Todos los años llega un día en que el último timbre hace vibrar los tímpanos de todos los que formamos el ecosistema de un colegio. Los gritos de los niños auguran el final de las clases y el comienzo del aprendizaje fuera del aula ordinaria. Resuena unánimemente el alborozo por la llegada del descanso estival.
Los libros y libretas olvidadas, los estuches y flautas que se amontonan en las estanterías, la tiza en suspensión que va manchando los pupitres, los murales que se quedan desnudos de miradas clareando sus vívidos colores, Las programaciones a medio terminar y aquellas que nunca se empezaron, los proyectos inacabados y aquellos que llegaron a buen puerto.
Hay veces en que unos despistados ojos lo recorren todo con emociones encontradas, anhelando como sus alumnos y compañeros el comienzo de las vacaciones y echando ya de menos las risas, las preguntas, las explicaciones improvisadas, la curiosidad sin límite de sus alumnos.
Llega un día en que el flujo de conocimiento y de aprendizajes que se da en las aulas se detiene abruptamente dando paso a un silencio ensordecedor.
Los patios se quedan entonces vacíos de riñas y de reconciliaciones, de nuevas amistades y decepciones, de pelotas que ya no chocan contra ningún pobre despistado.

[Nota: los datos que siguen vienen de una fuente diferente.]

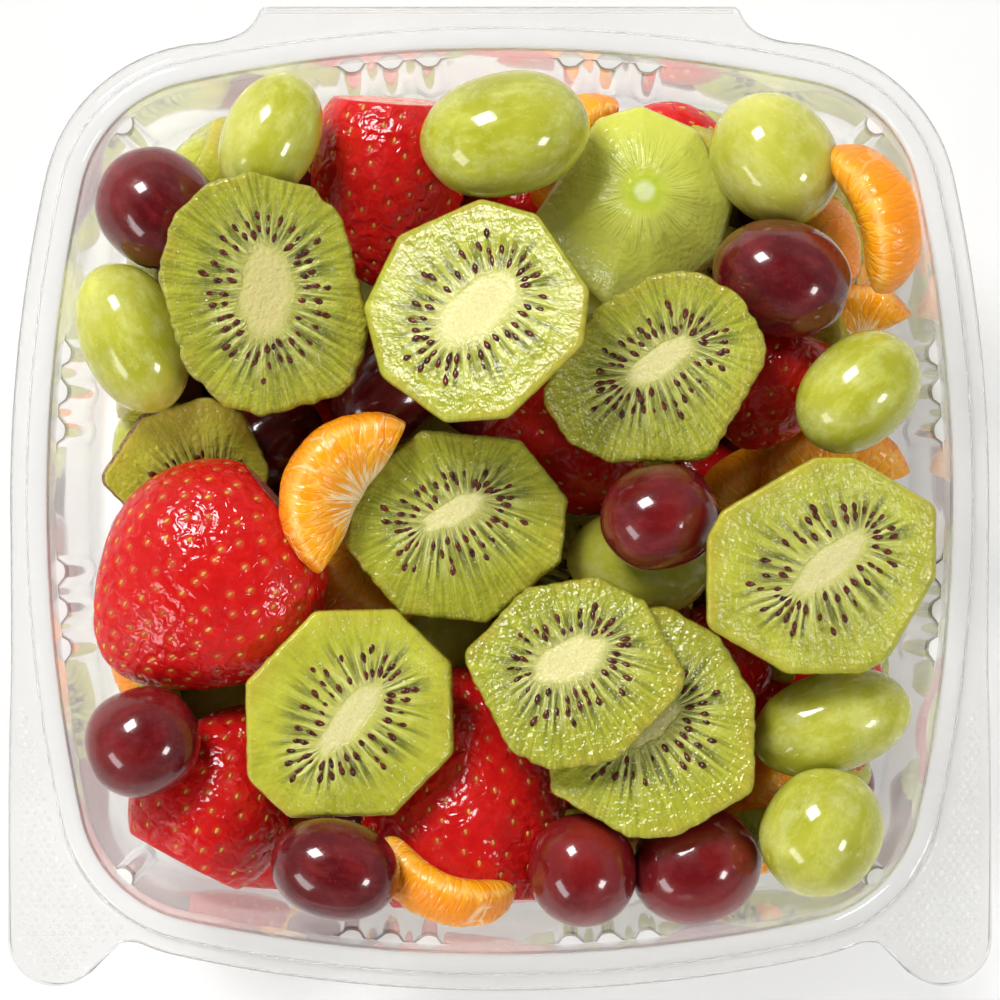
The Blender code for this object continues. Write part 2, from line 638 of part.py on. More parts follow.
def make_heap(parts, trees):
    bm = bmesh.new()
    floor = WALL + GAP
    step = 2 * math.pi / HEAP_TURNS
    rings = []
    for ring in range(1, HEAP_RINGS + 1):
        share = ring / HEAP_RINGS
        verts = []
        for i in range(HEAP_TURNS):
            reach = share * heap_radius(i * step)
            x, y = reach * math.cos(i * step), reach * math.sin(i * step) + TUB_Y
            cell = max(HEAP_HALF / HEAP_RINGS, reach * step) * 1.05
            verts.append(bm.verts.new((x, y, heap_top(trees, x, y, cell))))
        rings.append(verts)
    centre = bm.verts.new((0, TUB_Y, heap_top(trees, 0, TUB_Y, HEAP_HALF / HEAP_RINGS)))
    foot = [bm.verts.new((v.co.x, v.co.y, HEAP_FOOT)) for v in rings[-1]]
    base = [bm.verts.new((v.co.x * 0.9, (v.co.y - TUB_Y) * 0.9 + TUB_Y, floor)) for v in foot]
    rings += [foot, base]
    for inner, outer in zip(rings, rings[1:]):
        for i in range(HEAP_TURNS):
            bm.faces.new((inner[i - 1], inner[i], outer[i], outer[i - 1]))
    for i in range(HEAP_TURNS):
        bm.faces.new((rings[0][i - 1], rings[0][i], centre))
    bm.faces.new(base)
    return add_object("fruit_heap", bm, "heap", parts)


def main():
    clear_scene()
    parts = collection("fruit_salad")
    cutters = collection("cutters")
    tub = make_tub(parts, cutters)
    bpy.context.view_layer.update()
    tub_tree, _ = world_tree(tub)
    placed = [tub_tree]
    for names, way in ((LAID, 1), (TUCKED, -1)):
        for name in names:
            tree, _ = world_tree(make_piece(name, parts, placed, way))
            placed.append(tree)
    make_heap(parts, placed[1:])


main()
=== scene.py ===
"""Fruit salad in a clear square tub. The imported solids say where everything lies. Here the tub
becomes a fine clear shell, each piece of fruit gets its real surface, and the hidden heap
becomes the fruit that fills a tub."""

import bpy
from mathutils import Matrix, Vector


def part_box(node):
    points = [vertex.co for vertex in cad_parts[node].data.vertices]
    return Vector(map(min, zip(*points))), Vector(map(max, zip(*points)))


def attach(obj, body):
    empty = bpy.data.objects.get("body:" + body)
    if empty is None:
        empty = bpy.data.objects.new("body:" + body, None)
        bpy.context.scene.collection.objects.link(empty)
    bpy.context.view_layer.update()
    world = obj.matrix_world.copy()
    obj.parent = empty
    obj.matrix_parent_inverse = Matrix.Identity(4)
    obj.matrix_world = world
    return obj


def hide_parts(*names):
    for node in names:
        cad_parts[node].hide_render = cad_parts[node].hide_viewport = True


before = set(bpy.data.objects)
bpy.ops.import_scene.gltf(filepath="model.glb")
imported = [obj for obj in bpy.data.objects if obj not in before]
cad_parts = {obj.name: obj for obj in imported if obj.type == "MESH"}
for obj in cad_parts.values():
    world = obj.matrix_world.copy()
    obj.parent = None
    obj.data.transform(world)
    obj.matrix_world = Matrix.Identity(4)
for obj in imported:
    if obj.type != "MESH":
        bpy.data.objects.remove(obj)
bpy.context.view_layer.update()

import math

import bmesh
import bpy
import numpy as np
from mathutils import Matrix, Vector, noise
from mathutils.bvhtree import BVHTree

MM = 0.001
scene = bpy.context.scene

# --- Studio ------------------------------------------------------------------------------------
# A white table, lit a little from below, in a white tent: a wide key light from the back, a small
# one low on the right and a dim one in front, with the camera hung straight above the tub.

VIEW_WIDTH = 0.195
CAMERA_HEIGHT = 2.06
FOCUS_HEIGHT = 0.057  # the flange, at which the frame is VIEW_WIDTH wide
VIEW_MIDDLE = (0.00006, -0.0003)
SENSOR = 36.0

camera = bpy.data.objects.new("camera", bpy.data.cameras.new("camera"))
camera.location = (*VIEW_MIDDLE, CAMERA_HEIGHT)
camera.data.sensor_width = SENSOR
camera.data.lens = SENSOR * (CAMERA_HEIGHT - FOCUS_HEIGHT) / VIEW_WIDTH
camera.data.clip_end = 20.0
scene.collection.objects.link(camera)
scene.camera = camera
scene.view_settings.view_transform = "Standard"


def add_light(name, azimuth, tilt, distance, width, height, power):
    """A softbox aimed at the tub, tilt degrees from straight above, azimuth from +X."""
    data = bpy.data.lights.new(name, "AREA")
    data.shape = "RECTANGLE"
    data.size, data.size_y = width, height
    data.energy = power
    light = bpy.data.objects.new(name, data)
    a, t = math.radians(azimuth), math.radians(tilt)
    way = Vector((math.sin(t) * math.cos(a), math.sin(t) * math.sin(a), math.cos(t)))
    light.location = way * distance + Vector((0, 0, 0.05))
    light.rotation_euler = way.to_track_quat("Z", "Y").to_euler()
    scene.collection.objects.link(light)


add_light("key", 122, 42, 2.6, 0.78, 0.84, 56)
add_light("side", -28, 48, 2.6, 0.56, 0.46, 15)
add_light("front", -142, 60, 2.8, 1.4, 0.7, 20)


def put(tree, socket, value):
    """Gives a socket another node's output, a value or a colour."""
    if isinstance(value, bpy.types.NodeSocket):
        tree.links.new(value, socket)
    else:
        socket.default_value = (*value, 1) if socket.type == "RGBA" else value


def make(tree, kind, inputs=None, **settings):
    """A shader node with its settings, and what its sockets get."""
    made = tree.nodes.new(kind)
    for key, value in settings.items():
        setattr(made, key, value)
    for key, value in (inputs or {}).items():
        put(tree, made.inputs[key], value)
    return made


def feed(tree, shader, **sockets):
    for key, value in sockets.items():
        put(tree, shader.inputs[key.replace("_", " ")], value)


def new_material(name, **values):
    """A material, its nodes and its Principled shader; values are the same all over."""
    material = bpy.data.materials.new(name)
    material.use_nodes = True
    shader = material.node_tree.nodes["Principled BSDF"]
    feed(material.node_tree, shader, **values)
    return material, material.node_tree, shader


def mix_colour(tree, share, a, b):
    return make(tree, "ShaderNodeMix", {0: share, 6: a, 7: b}, data_type="RGBA").outputs[2]


def object_coords(tree):
    return make(tree, "ShaderNodeTexCoord").outputs["Object"]


def split_xyz(tree, vector):
    return make(tree, "ShaderNodeSeparateXYZ", {0: vector}).outputs


def ramp(tree, value, *stops, smooth=False):
    """A Color Ramp; stops are (place, grey or colour)."""
    made = make(tree, "ShaderNodeValToRGB", {"Fac": value})
    steps = made.color_ramp.elements
    while len(steps) < len(stops):
        steps.new(0.5)
    for step, (place, colour) in zip(steps, stops):
        step.position = place
        step.color = (colour,) * 3 + (1,) if isinstance(colour, float) else (*colour, 1)
    made.color_ramp.interpolation = "EASE" if smooth else "LINEAR"
    return made.outputs["Color"]


def noise_of(tree, vector, scale, detail=3.0, rough=0.55, **inputs):
    return make(tree, "ShaderNodeTexNoise", {"Vector": vector, "Scale": scale, "Detail": detail,
                                             "Roughness": rough, **inputs}).outputs["Fac"]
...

Los mismos recreos que se quedan sin profesores que los vigilen mientras dan frugales bocados a un almuerzo eternamente a medio empezar.
Los exámenes con sus tachones y sus notas permanecen aletargados esperando el momento de ser destruidos. Nadie diría que un insignificante trozo de papel alguna vez significara tanto para alguien y despertara tantas y tan intensas emociones.
Las salas de reuniones permanecen también enclaustradas en un silencio monástico, sin chismes y chismorreos, sin quejas ante la inacción de las administraciones ni de las cargas burocráticas que nos abruman, sin discusiones pedagógicas y profanas, sin el olor al café a medio tomar que una sustitución dejó sobre la mesa, sin la risas socarronas y las furtivas ni las miradas cómplices de quienes se sienten comprendidos por sus compinches en las trincheras de las pizarras.
Llega un momento en todo curso lectivo en que los colegios se vacían de vida y permanecen inertes, carentes de toda emoción.
Llega un momento en todo curso, después del último timbre, cuando hasta los profes abandonan las aulas y los pasillos, en que uno es capaz de entrever la vida que se desarrolla dentro de sus muros la misma que el ruido de la rutina no nos deja apreciar durante el resto del año.
Puestos así, de bruces contra la realidad, se entiende lo importante que es para todos los que formamos parte del universo que se desarrolla alrededor de un colegio el poder mirarnos a los ojos sin pantallas de por medio, sentirnos acompañados, acogidos y mirados por el otro, saber que somos para alguien.
El último timbre suena y su eco reverbera entre las paredes vacías de un colegio que anhela la vuelta de los niños que le dan vida.